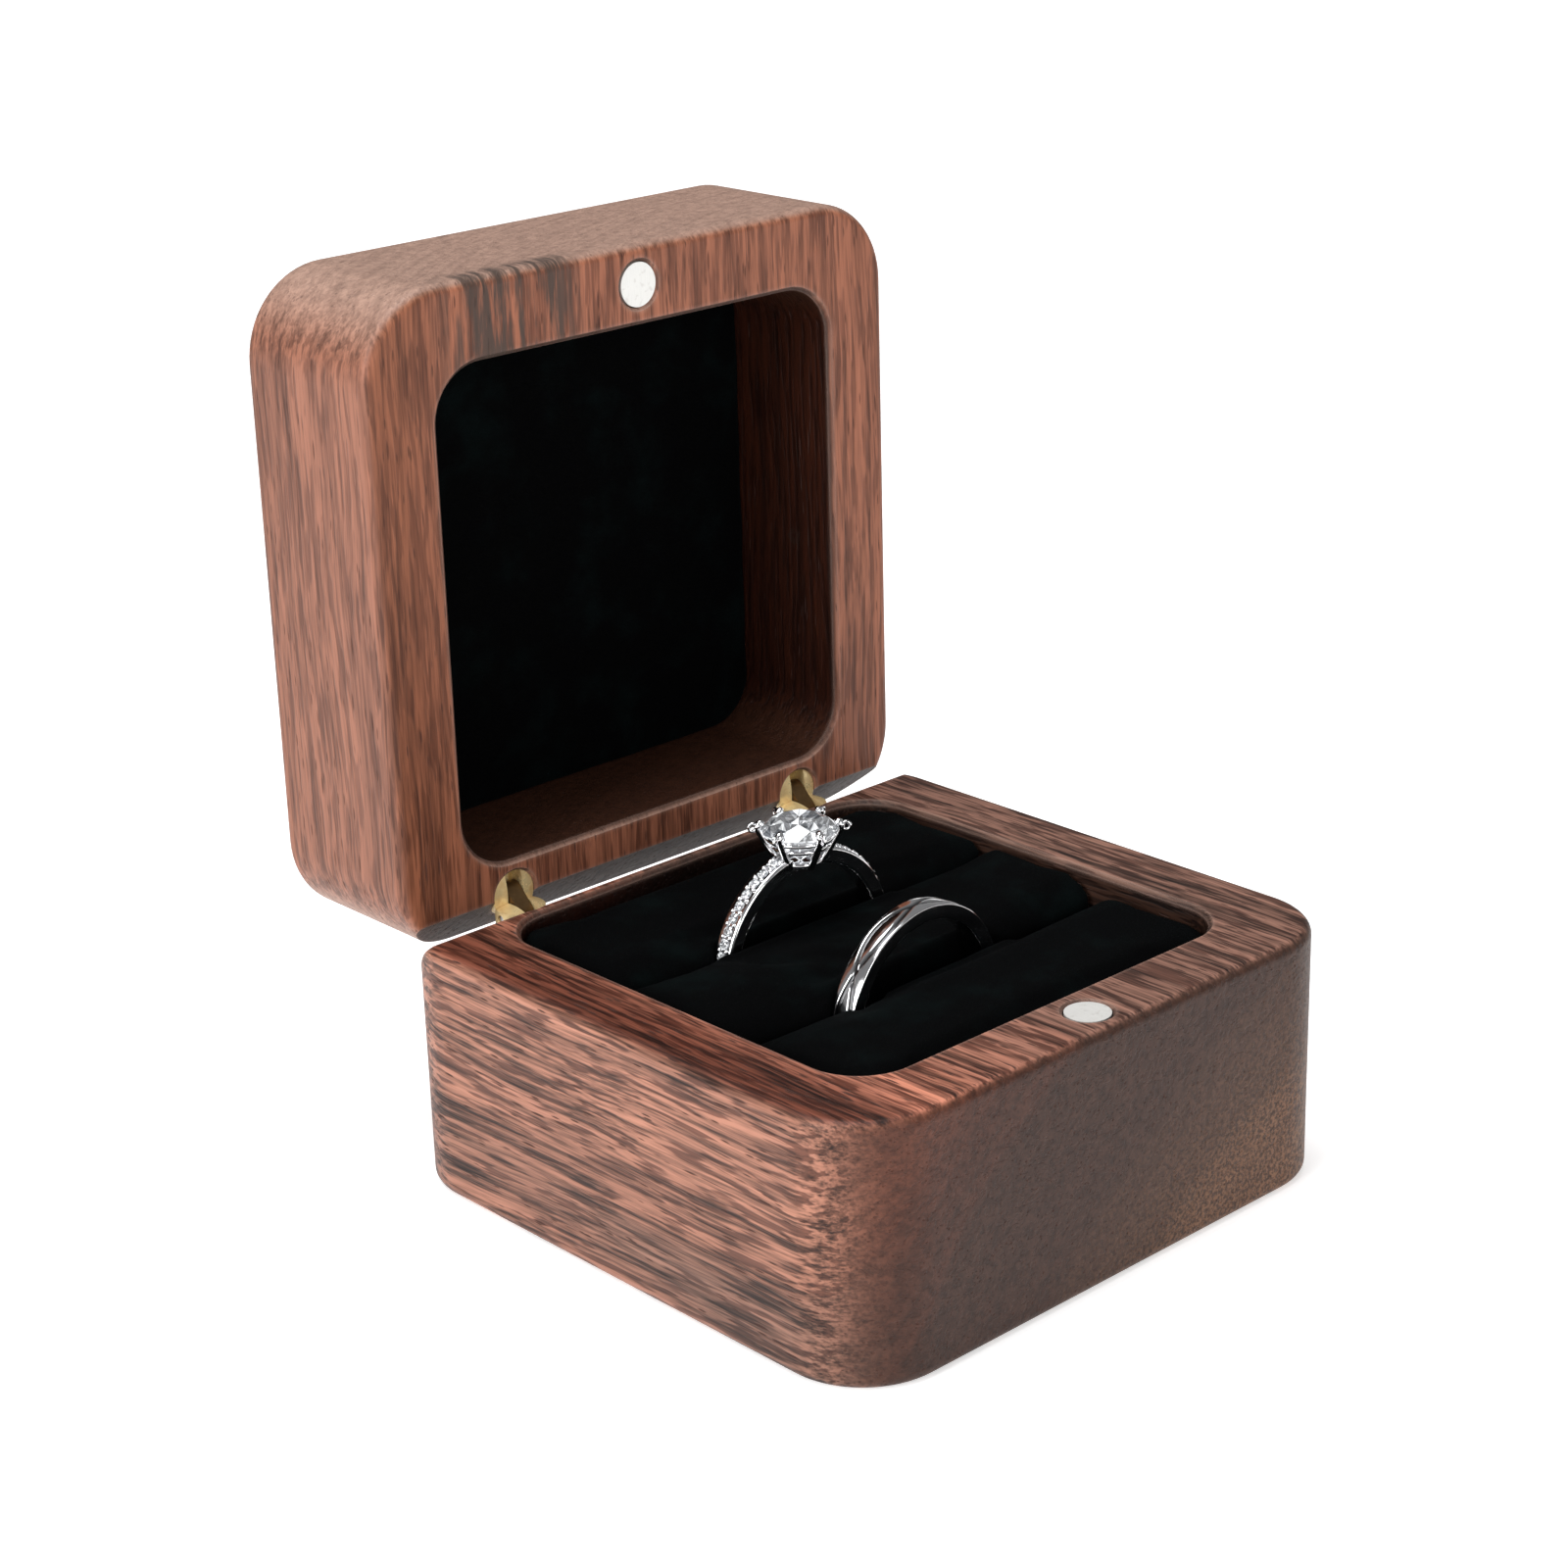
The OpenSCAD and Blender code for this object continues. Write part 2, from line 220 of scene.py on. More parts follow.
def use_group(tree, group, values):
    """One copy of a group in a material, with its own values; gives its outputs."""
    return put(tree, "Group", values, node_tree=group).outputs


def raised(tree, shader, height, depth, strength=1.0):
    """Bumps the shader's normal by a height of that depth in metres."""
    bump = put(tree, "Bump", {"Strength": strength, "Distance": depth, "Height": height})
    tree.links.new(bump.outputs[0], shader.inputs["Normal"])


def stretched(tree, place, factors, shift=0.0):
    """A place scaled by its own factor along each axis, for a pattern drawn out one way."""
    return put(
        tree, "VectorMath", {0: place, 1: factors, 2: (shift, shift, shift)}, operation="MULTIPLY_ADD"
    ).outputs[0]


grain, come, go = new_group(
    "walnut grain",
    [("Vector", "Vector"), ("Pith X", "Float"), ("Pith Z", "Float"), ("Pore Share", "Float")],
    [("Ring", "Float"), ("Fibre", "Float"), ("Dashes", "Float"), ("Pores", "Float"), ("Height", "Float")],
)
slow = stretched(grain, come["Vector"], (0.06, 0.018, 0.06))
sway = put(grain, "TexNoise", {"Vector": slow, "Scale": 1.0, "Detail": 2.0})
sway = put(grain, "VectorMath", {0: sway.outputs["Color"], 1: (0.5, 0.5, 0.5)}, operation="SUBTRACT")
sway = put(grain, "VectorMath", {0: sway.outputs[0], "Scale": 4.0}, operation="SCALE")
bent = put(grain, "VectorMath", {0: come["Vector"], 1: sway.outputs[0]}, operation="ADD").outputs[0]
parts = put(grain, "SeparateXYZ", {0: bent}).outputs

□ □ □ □

▸ WHAT TO PRODUCE
Reproduce each line verbatim.

▸ RESPONSE TO THE EXERCISE
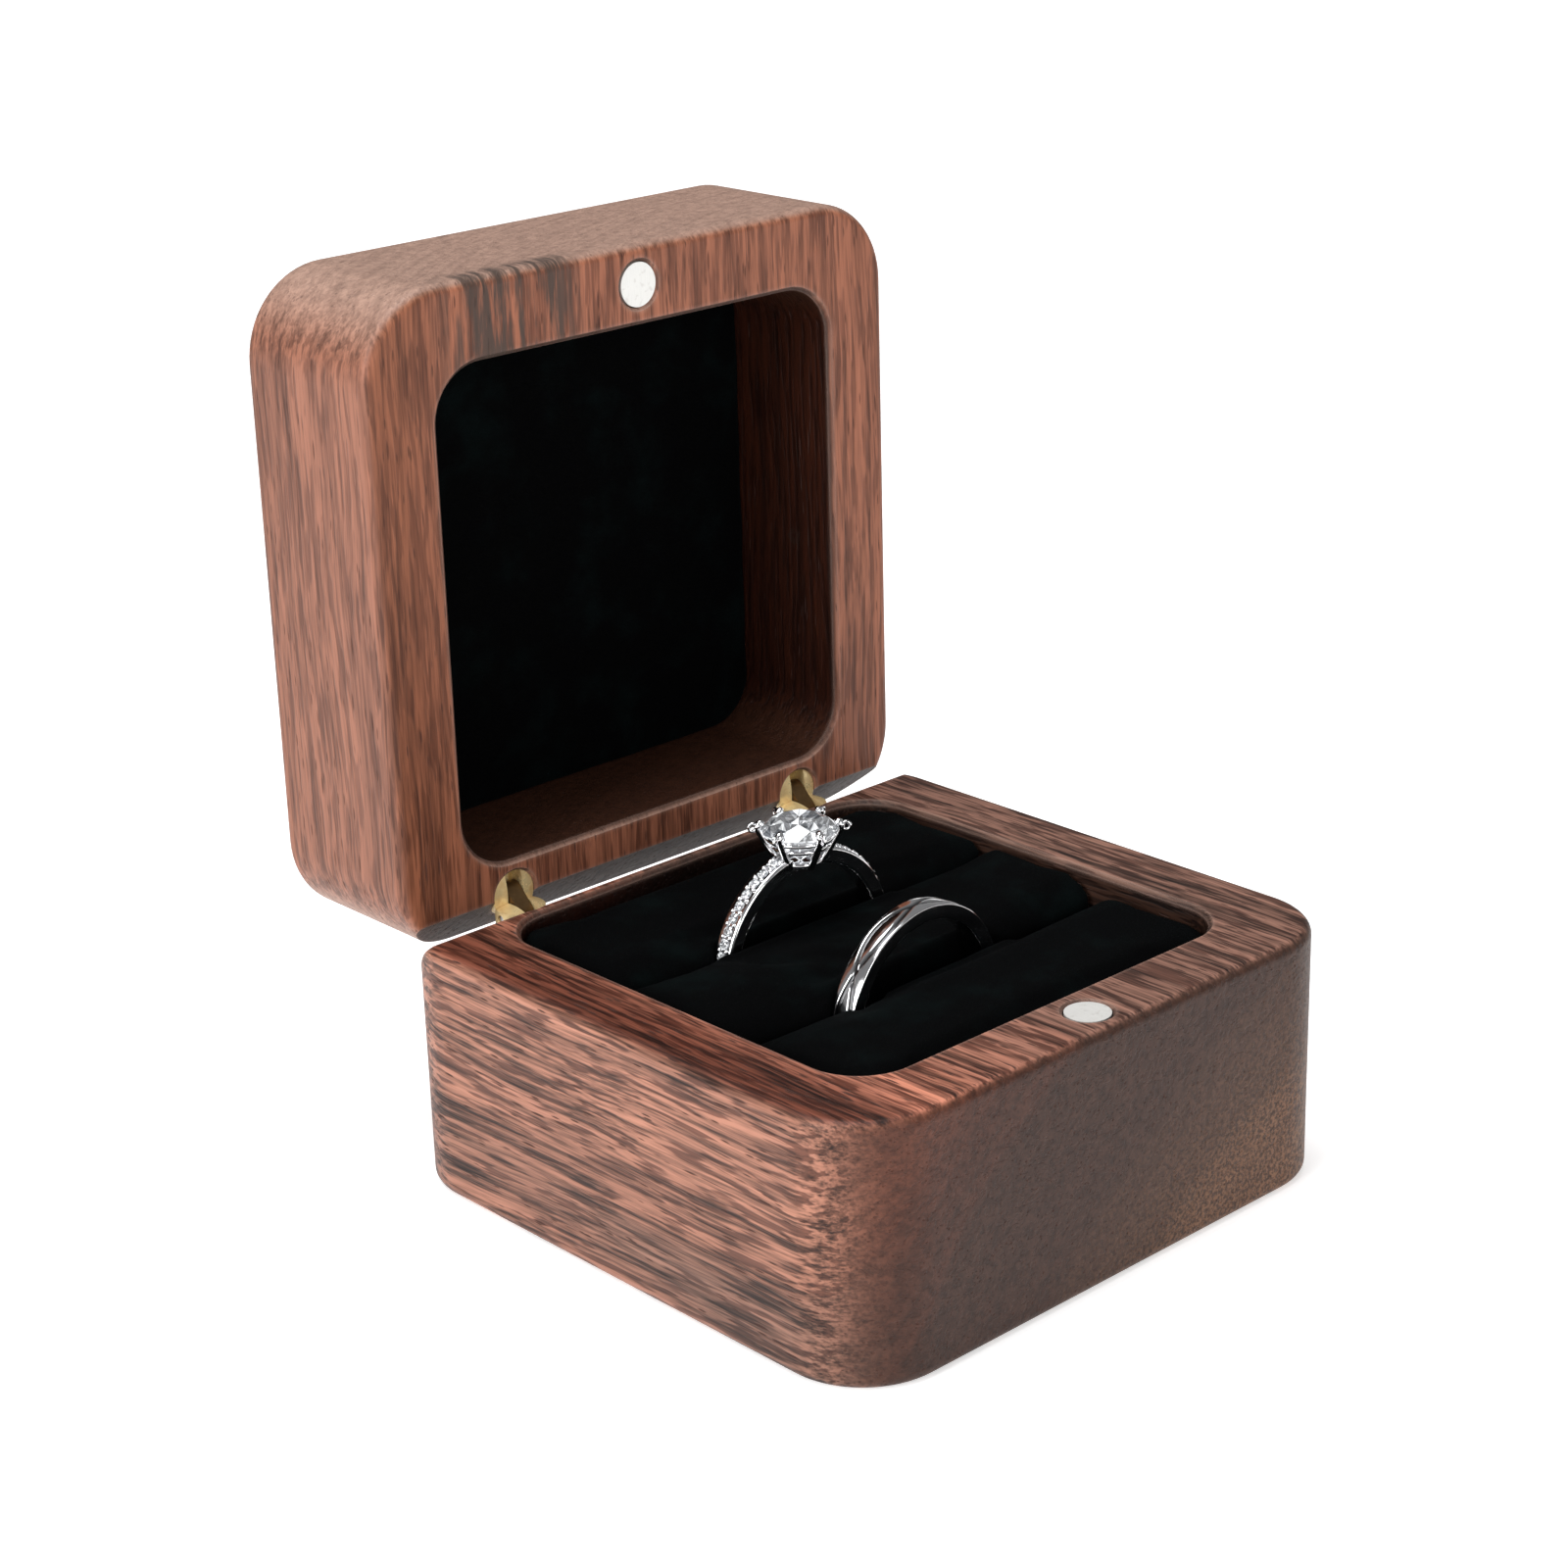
The OpenSCAD and Blender code for this object continues. Write part 2, from line 220 of scene.py on. More parts follow.
def use_group(tree, group, values):
    """One copy of a group in a material, with its own values; gives its outputs."""
    return put(tree, "Group", values, node_tree=group).outputs


def raised(tree, shader, height, depth, strength=1.0):
    """Bumps the shader's normal by a height of that depth in metres."""
    bump = put(tree, "Bump", {"Strength": strength, "Distance": depth, "Height": height})
    tree.links.new(bump.outputs[0], shader.inputs["Normal"])


def stretched(tree, place, factors, shift=0.0):
    """A place scaled by its own factor along each axis, for a pattern drawn out one way."""
    return put(
        tree, "VectorMath", {0: place, 1: factors, 2: (shift, shift, shift)}, operation="MULTIPLY_ADD"
    ).outputs[0]


grain, come, go = new_group(
    "walnut grain",
    [("Vector", "Vector"), ("Pith X", "Float"), ("Pith Z", "Float"), ("Pore Share", "Float")],
    [("Ring", "Float"), ("Fibre", "Float"), ("Dashes", "Float"), ("Pores", "Float"), ("Height", "Float")],
)
slow = stretched(grain, come["Vector"], (0.06, 0.018, 0.06))
sway = put(grain, "TexNoise", {"Vector": slow, "Scale": 1.0, "Detail": 2.0})
sway = put(grain, "VectorMath", {0: sway.outputs["Color"], 1: (0.5, 0.5, 0.5)}, operation="SUBTRACT")
sway = put(grain, "VectorMath", {0: sway.outputs[0], "Scale": 4.0}, operation="SCALE")
bent = put(grain, "VectorMath", {0: come["Vector"], 1: sway.outputs[0]}, operation="ADD").outputs[0]
parts = put(grain, "SeparateXYZ", {0: bent}).outputs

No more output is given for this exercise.